Given information =
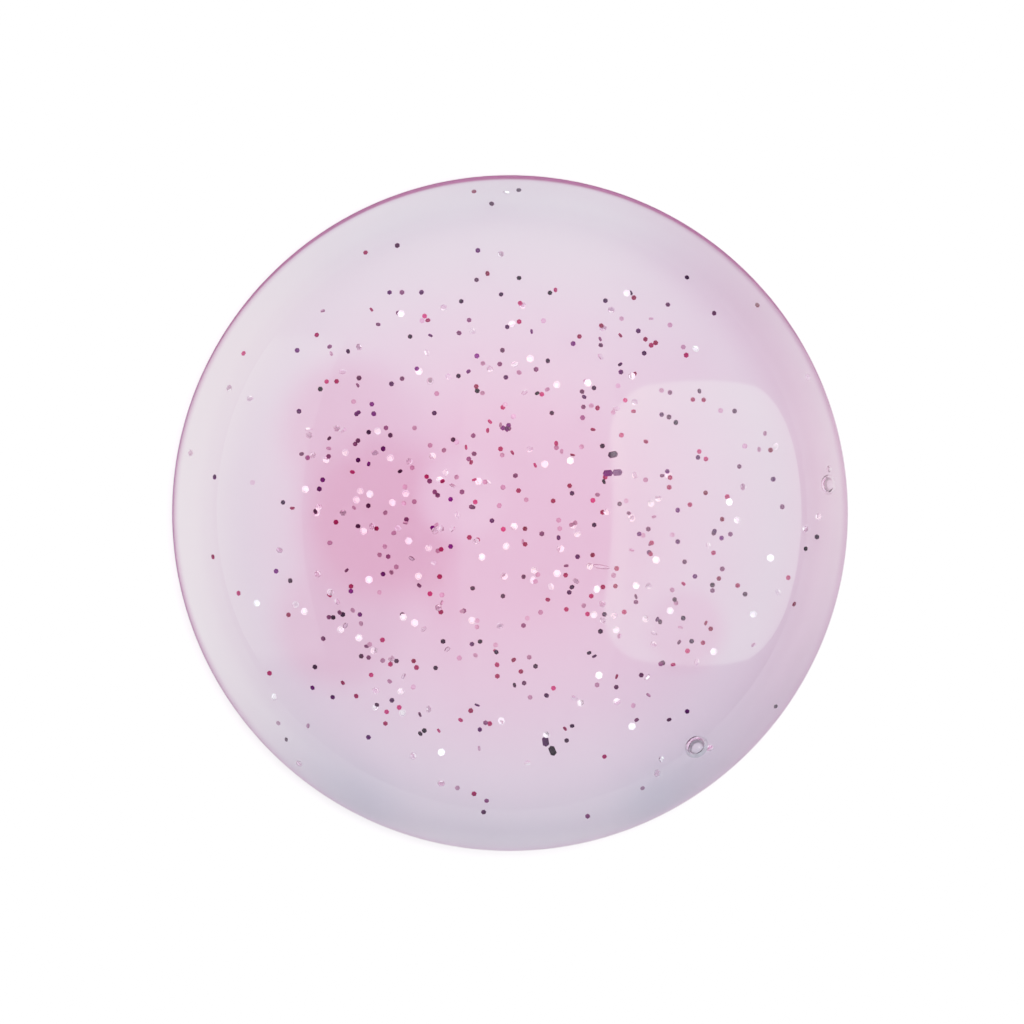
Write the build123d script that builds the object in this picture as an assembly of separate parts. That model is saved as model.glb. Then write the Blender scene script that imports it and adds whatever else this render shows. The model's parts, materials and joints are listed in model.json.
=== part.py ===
"""A round dab of clear pink glitter gel: a low dome with a flat base, hexagonal film flakes hanging in it at
every depth, and a few trapped air bubbles.

Millimetres, +Z up. The origin is the centre of the flat base, and the crown of the dome is on +Z.
The gel closes round every flake, so it has a pocket of the flake's own shape. Each bubble is a hollow in it.
"""

import math
import os
import random

from build123d import *

# Dome.
DOME_RADIUS = 10.0  # at the widest ring
DOME_HEIGHT = 6.0  # base to crown
EDGE_HEIGHT = 0.5  # of the widest ring above the base
CROWN_RISE = DOME_HEIGHT - EDGE_HEIGHT
FOOT_RADIUS = 9.7  # where the gel meets the surface under it
QUARTER_PULL = 0.5523  # share of a half axis that makes a Bezier curve follow a quarter ellipse

# Flakes, cut from polyester film. Widths are across flats, and lengths from corner to corner.
WIDE = 0.18
NARROW = 0.13
FILM = 0.04  # thickness
LONG_FLAKE = 0.30  # length of an over-long flake as wide as the wide ones
FLAKE_ROOM = 0.32  # least distance between the centres of two flakes
SKIN = 0.3  # least distance of a flake's centre from the gel's surface
LEAST_FACING = 0.25  # cosine of the steepest tilt from level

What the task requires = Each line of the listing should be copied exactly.

Right answer =
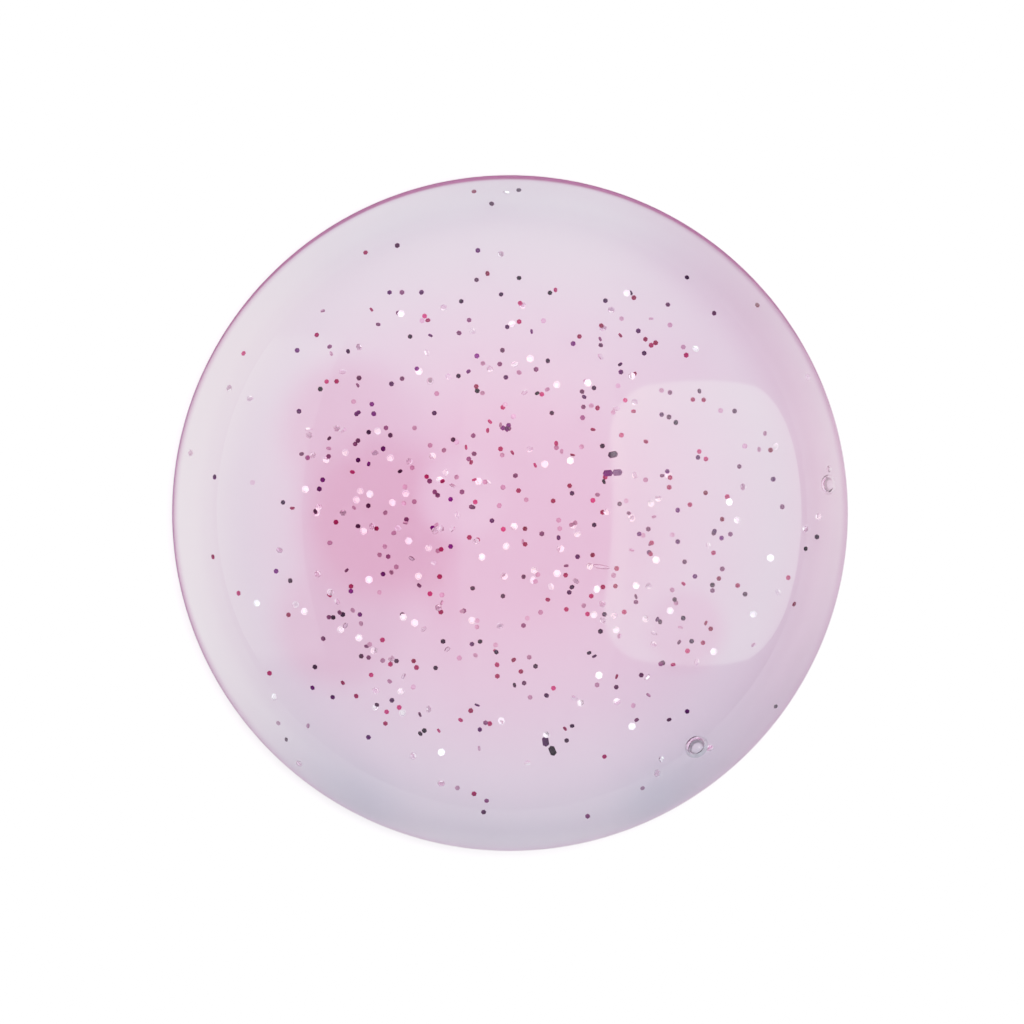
Write the build123d script that builds the object in this picture as an assembly of separate parts. That model is saved as model.glb. Then write the Blender scene script that imports it and adds whatever else this render shows. The model's parts, materials and joints are listed in model.json.
=== part.py ===
"""A round dab of clear pink glitter gel: a low dome with a flat base, hexagonal film flakes hanging in it at
every depth, and a few trapped air bubbles.

Millimetres, +Z up. The origin is the centre of the flat base, and the crown of the dome is on +Z.
The gel closes round every flake, so it has a pocket of the flake's own shape. Each bubble is a hollow in it.
"""

import math
import os
import random

from build123d import *

# Dome.
DOME_RADIUS = 10.0  # at the widest ring
DOME_HEIGHT = 6.0  # base to crown
EDGE_HEIGHT = 0.5  # of the widest ring above the base
CROWN_RISE = DOME_HEIGHT - EDGE_HEIGHT
FOOT_RADIUS = 9.7  # where the gel meets the surface under it
QUARTER_PULL = 0.5523  # share of a half axis that makes a Bezier curve follow a quarter ellipse

# Flakes, cut from polyester film. Widths are across flats, and lengths from corner to corner.
WIDE = 0.18
NARROW = 0.13
FILM = 0.04  # thickness
LONG_FLAKE = 0.30  # length of an over-long flake as wide as the wide ones
FLAKE_ROOM = 0.32  # least distance between the centres of two flakes
SKIN = 0.3  # least distance of a flake's centre from the gel's surface
LEAST_FACING = 0.25  # cosine of the steepest tilt from level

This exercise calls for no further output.